▶ _Your task_: Reproduce all of the records exactly.

▶ _Listed entries_:
══════════════════════════════

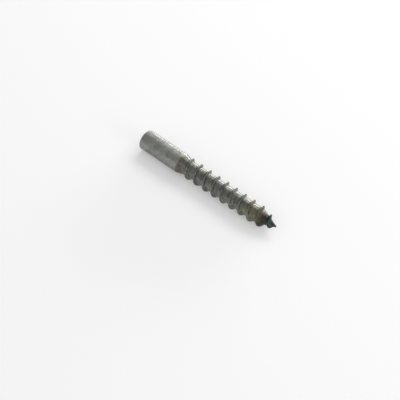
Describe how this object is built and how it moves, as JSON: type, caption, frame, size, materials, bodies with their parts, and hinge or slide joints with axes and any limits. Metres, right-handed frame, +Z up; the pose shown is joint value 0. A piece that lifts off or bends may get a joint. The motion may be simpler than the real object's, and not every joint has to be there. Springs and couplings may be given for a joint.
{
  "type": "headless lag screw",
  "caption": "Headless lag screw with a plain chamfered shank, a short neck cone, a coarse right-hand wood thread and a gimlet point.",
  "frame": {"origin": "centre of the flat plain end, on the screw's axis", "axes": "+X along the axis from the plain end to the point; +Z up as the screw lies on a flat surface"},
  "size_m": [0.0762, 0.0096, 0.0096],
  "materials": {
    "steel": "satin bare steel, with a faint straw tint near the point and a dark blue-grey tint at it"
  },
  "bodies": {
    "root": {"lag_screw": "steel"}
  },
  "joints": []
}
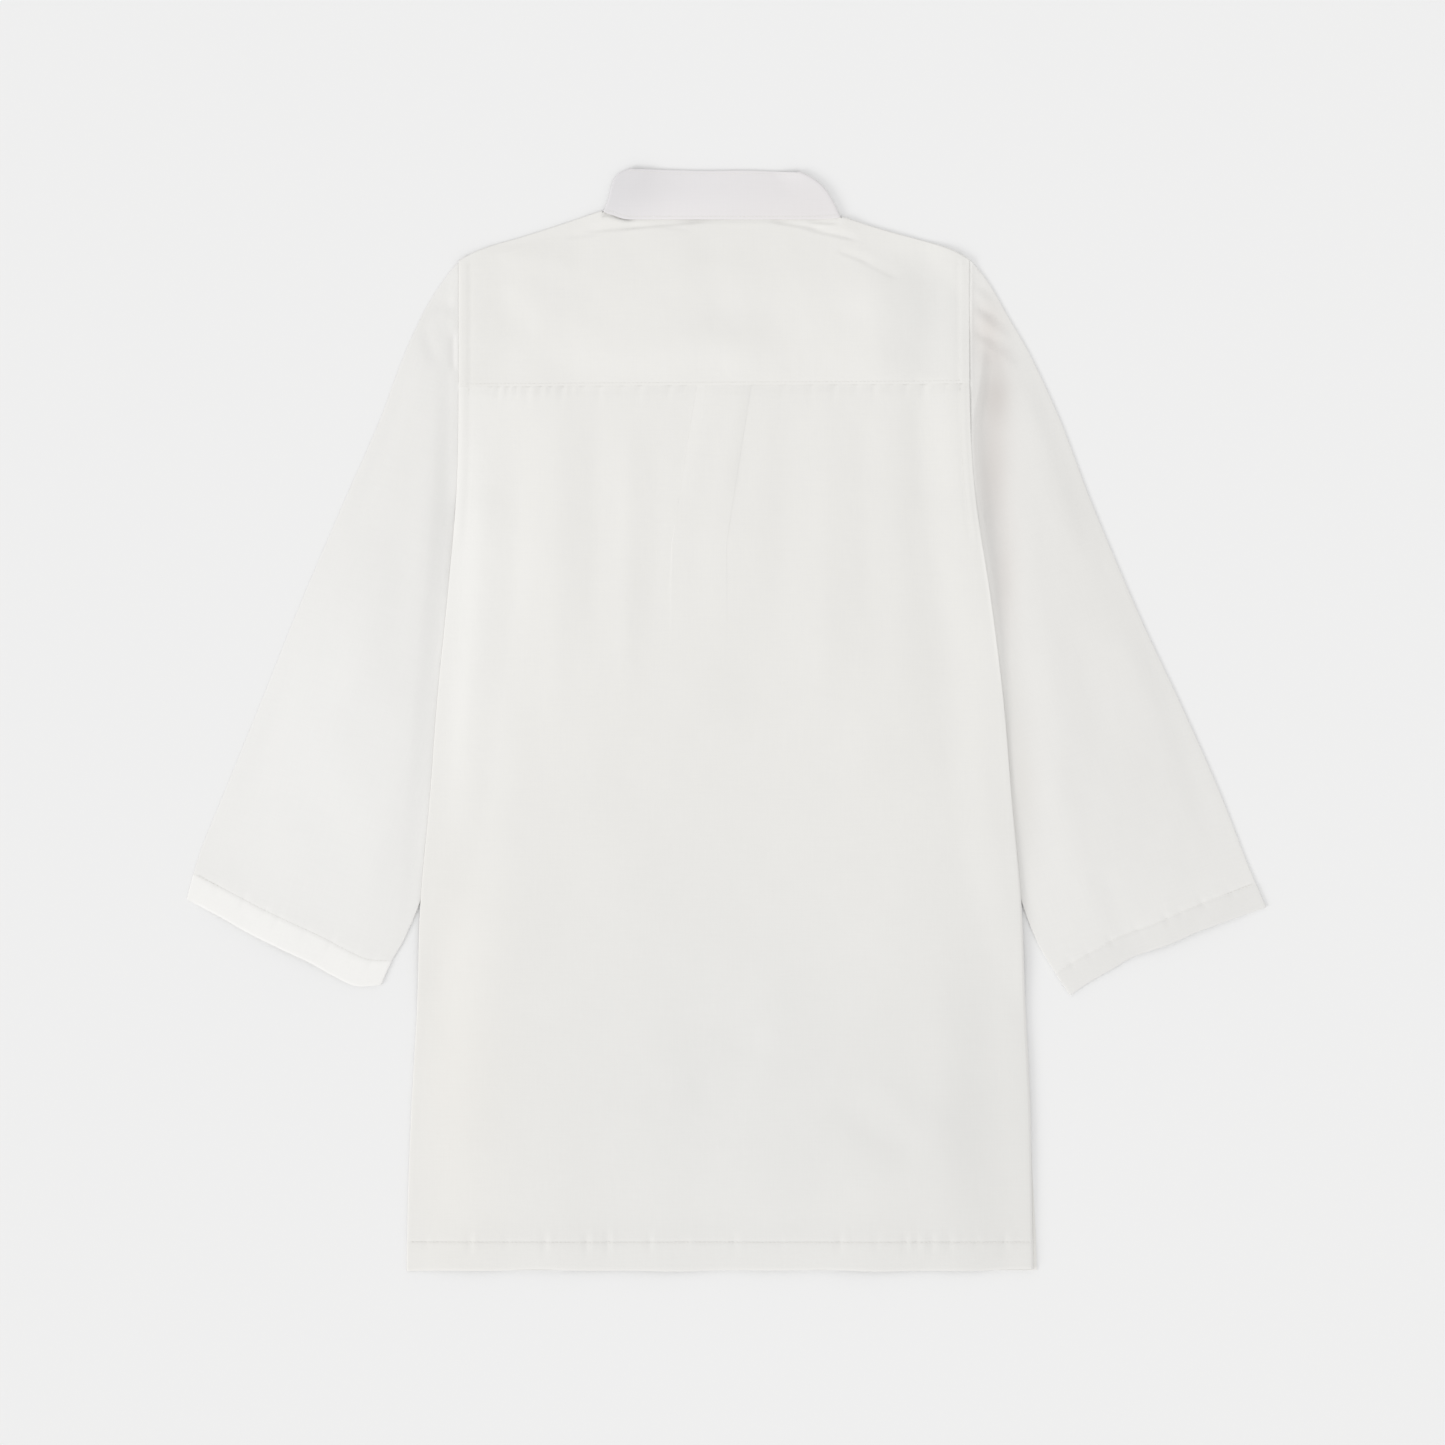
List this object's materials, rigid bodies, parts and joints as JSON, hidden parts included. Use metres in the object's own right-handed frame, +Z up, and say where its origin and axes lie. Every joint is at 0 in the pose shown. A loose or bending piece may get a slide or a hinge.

══════════════════════════════

▶ _The completed task_:
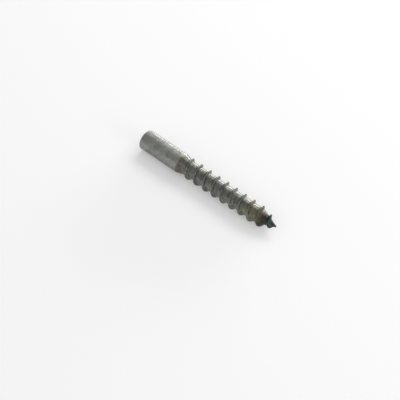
Describe how this object is built and how it moves, as JSON: type, caption, frame, size, materials, bodies with their parts, and hinge or slide joints with axes and any limits. Metres, right-handed frame, +Z up; the pose shown is joint value 0. A piece that lifts off or bends may get a joint. The motion may be simpler than the real object's, and not every joint has to be there. Springs and couplings may be given for a joint.
{
  "type": "headless lag screw",
  "caption": "Headless lag screw with a plain chamfered shank, a short neck cone, a coarse right-hand wood thread and a gimlet point.",
  "frame": {"origin": "centre of the flat plain end, on the screw's axis", "axes": "+X along the axis from the plain end to the point; +Z up as the screw lies on a flat surface"},
  "size_m": [0.0762, 0.0096, 0.0096],
  "materials": {
    "steel": "satin bare steel, with a faint straw tint near the point and a dark blue-grey tint at it"
  },
  "bodies": {
    "root": {"lag_screw": "steel"}
  },
  "joints": []
}
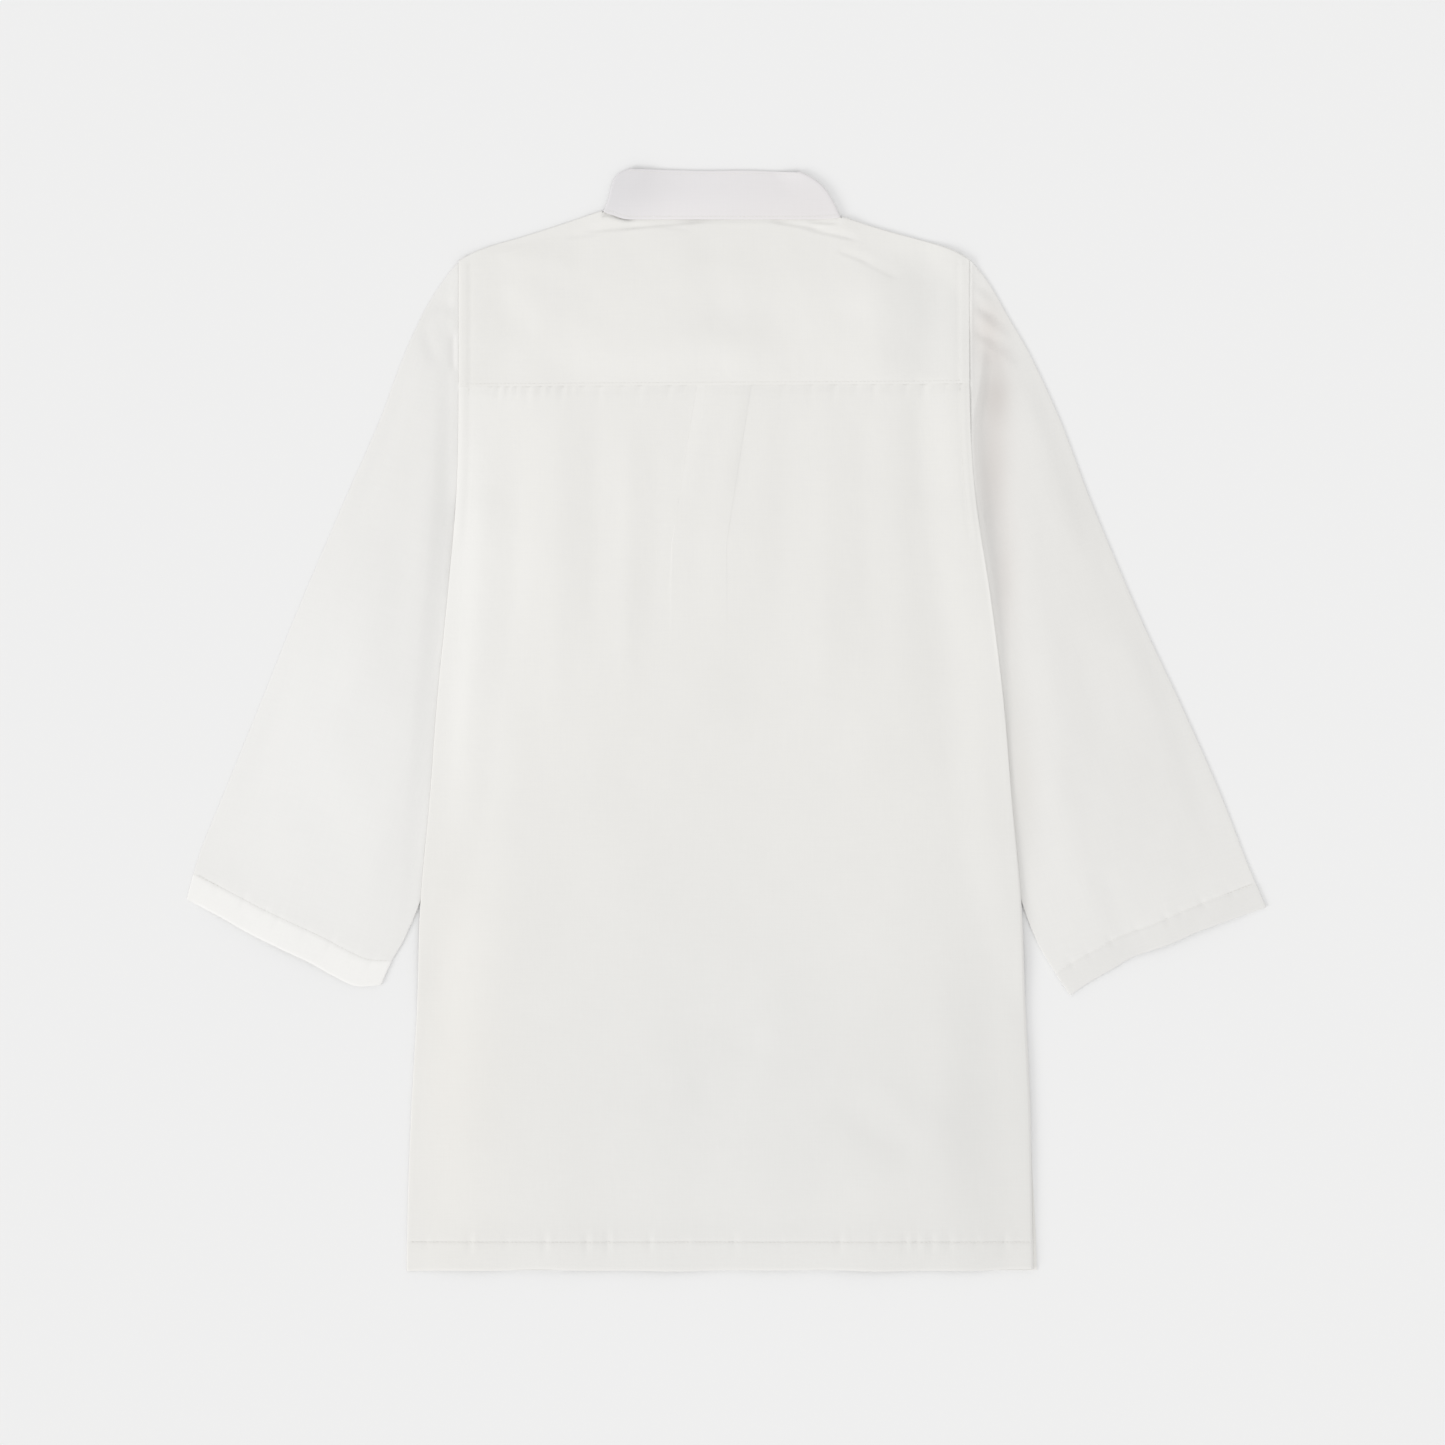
List this object's materials, rigid bodies, parts and joints as JSON, hidden parts included. Use metres in the object's own right-handed frame, +Z up, and say where its origin and axes lie. Every joint is at 0 in the pose shown. A loose or bending piece may get a slide or a hinge.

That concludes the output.